Selain itu, kita semua tahu bahwa Indonesia punya penyair legendaris yang karyanya dikenang sepanjang masa. Siapa lagi kalau bukan Chairil Anwar yang kerap disapa “Si Binatang Jalang”. Walaupun wafat pada usia 26 tahun, ia merupakan pelopor dalam gaya baru berpuisi.
Dikutip dari Buku “Apresiasi Puisi: Panduan untuk Pelajar dan Mahasiswa” karya Herman J Waluyo yang dirilis pada 2002, perkembangan puisi di Indonesia dibagi menjadi tujuh periode.
Nah, untuk mengenang wafatnya Si Binatang Jalang yang wafat pada 28 April 1949, yuk, intip beda gaya berpuisi penyair Indonesia dari masa ke masa.
1. PUISI LAMA (ANGKATAN BALAI PUSTAKA)
Foto: dispusipjakarta.go.id
Dikutip dari buku “Perkembangan Sejarah Sastra Indonesia” (2016) karya H. Andi Muhammad Junus, istilah Balai Pustaka mengacu pada nama penerbit lokal yang berdiri pada 1908 untuk menyediakan bacaan masyarakat yang lulus dari pendidikan Eropa.

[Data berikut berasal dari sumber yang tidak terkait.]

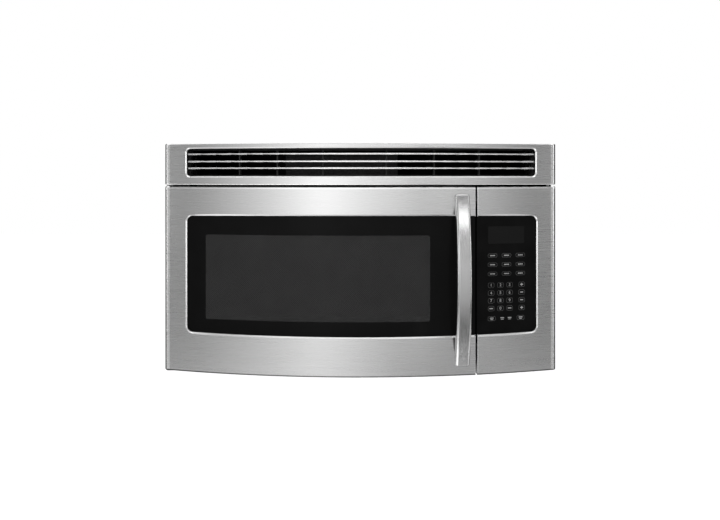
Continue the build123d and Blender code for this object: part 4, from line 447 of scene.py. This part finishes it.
def charcoal_pad():
    """Black fibre pad behind a plastic mesh."""
    finish = Finish("charcoal_pad", grey(0.03), rough=0.85, specular=0.2, sheen=0.2)
    fibres = finish.noise(900.0, (1, 1, 0.35), 5.0, 0.7)
    net = finish.calc(finish.wave(130.0, "X"), "MAXIMUM", finish.wave(130.0, "Z"))
    finish.colour(fibres, [grey(0.010), grey(0.055)], (0.35, 0.7))
    finish.relief(fibres, 0.0008, 0.9)
    return finish.relief(net, 0.0006, 0.6)


def circuit_board():
    """Green solder mask over copper tracks."""
    finish = Finish("circuit_board", (0.02, 0.12, 0.05), rough=0.35, specular=0.5)
    tracks = finish.cells(260.0, "DISTANCE_TO_EDGE")
    finish.colour(tracks, [(0.05, 0.24, 0.09), (0.015, 0.10, 0.04)], (0.04, 0.07))
    finish.roughness(finish.noise(500.0), 0.3, 0.5)
    return finish.relief(tracks, 0.0002, 0.5)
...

Balai Pustaka mempelopori karya hebat dalam dunia sastra Indonesia seperti roman "Siti Nurbaya" karya Marah Rusli. Jenis puisi pada periode ini umumnya masih terikat dengan gaya berpuisi melayu dan berpantun yang memiliki sajak a-b-a-b serta isi penceritaannya yang berlatar belakang kehidupan sosial masyarakat. Penyair pada periode ini di antaranya Sanusi Pane, Rustam Effendi, Muhammad Yamin, Abdul Muis, Jamaludin, dan Merari Siregar.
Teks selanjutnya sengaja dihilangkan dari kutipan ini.